This past year I have paced my dyeing to match the shop; not getting too far ahead of the amount that things are selling. Now, it’s time to start building up more of an inventory, so I can start dyeing more and stashing it away in boxes for the summer. There will probably be a dyeing post every couple of weeks or so; not much more than there has been, but I may experiment with a wider range of colorways for each day rather than limiting myself to my standard four.

I’m excited about the freedom that this opens up, to dye what I feel like and trust that it will find a use and a home somewhere. There’s been a similar freedom in dyeing for the Etsy shop; I’m much more open to experimenting on 4 oz of fiber than on a sweaters’ worth of wool, and I can dye colors and combinations that I wouldn’t necessarily expect to want to wear, because they will be perfect for someone else (and often, unexpectedly, for me). Sometimes more variation seems like a really wonderful thing.

I’m also thinking about revisiting some patterns that I have nearly written and that really only need polishing up. This is a tricky one for me, because I spend all day being very precise, careful and exact at work.
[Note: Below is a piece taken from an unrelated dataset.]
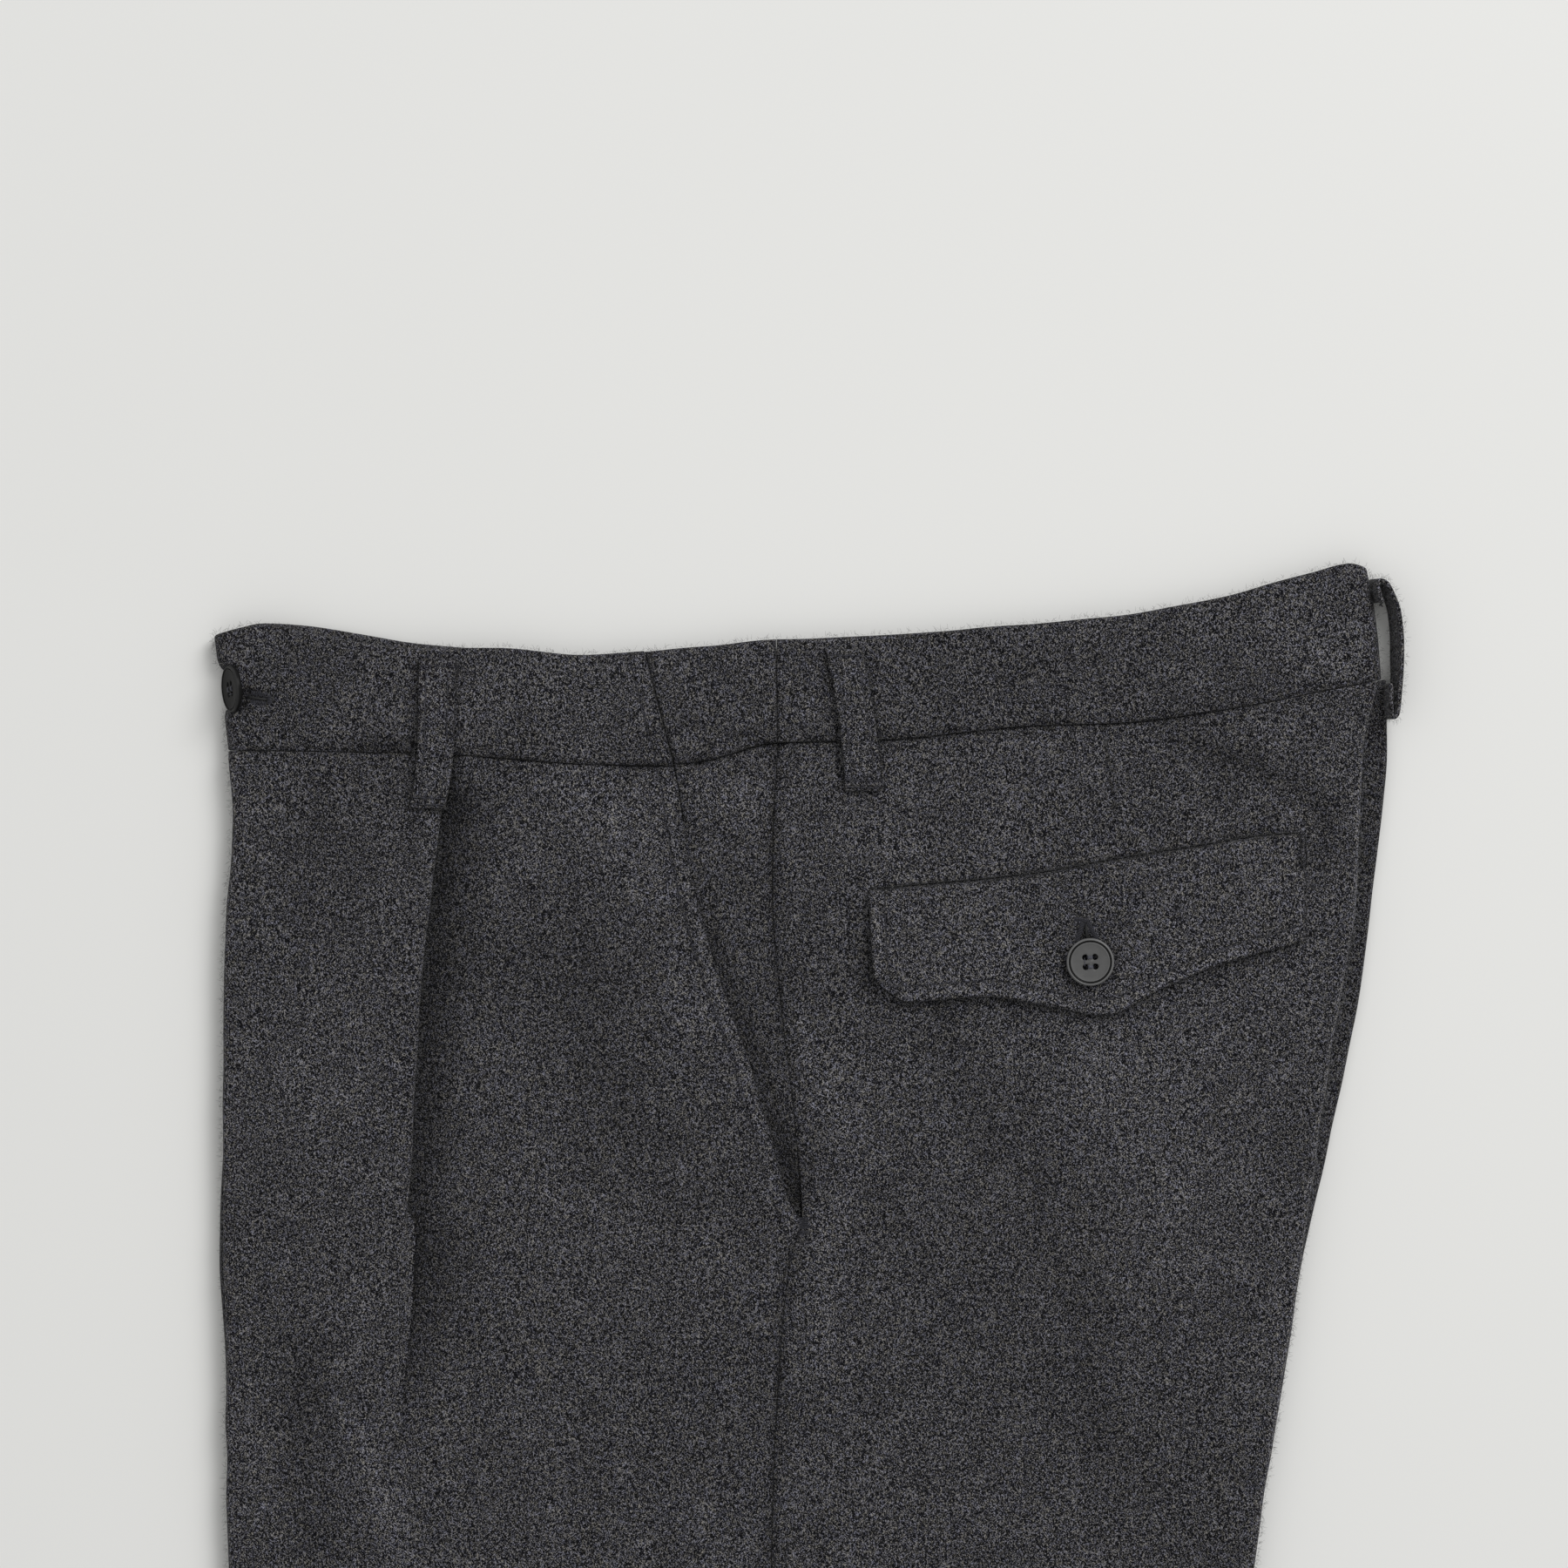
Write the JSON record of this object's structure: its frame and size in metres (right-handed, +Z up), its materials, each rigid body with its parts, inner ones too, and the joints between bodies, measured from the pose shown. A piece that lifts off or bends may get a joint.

Coming home and thinking hard about being precise, careful and exact in knitting isn’t always high on my list. But my fellowship is finishing up in a few weeks, and I may have a few months before anything else comes along, so this seems like a good opportunity to pull some old projects together and finish them off. I count at least 6 designs in my notebook, ready and just waiting to be turned from a tangle of charts and scribbled instructions into something more useful.

Then there are the new designs that are still coming. So many ideas, just waiting their turn. I don’t think I’ll have any trouble keeping busy in the new year.

What about you? Are you thinking of new year projects yet, or is it all holiday knitting this time of year?

I’m afraid I’ve been knitting and spinning more than I have been posting lately, and I am developing quite a backlog of things to tell you about. For tonight, I think we’re a bit overdue for an update on the Fall Colors sweater, yes?

Over the past couple of weeks, I have been turning this:

into this:

(Actually, I’ve finished all the brown, but I really liked the comparison of the original top and the final yarn.)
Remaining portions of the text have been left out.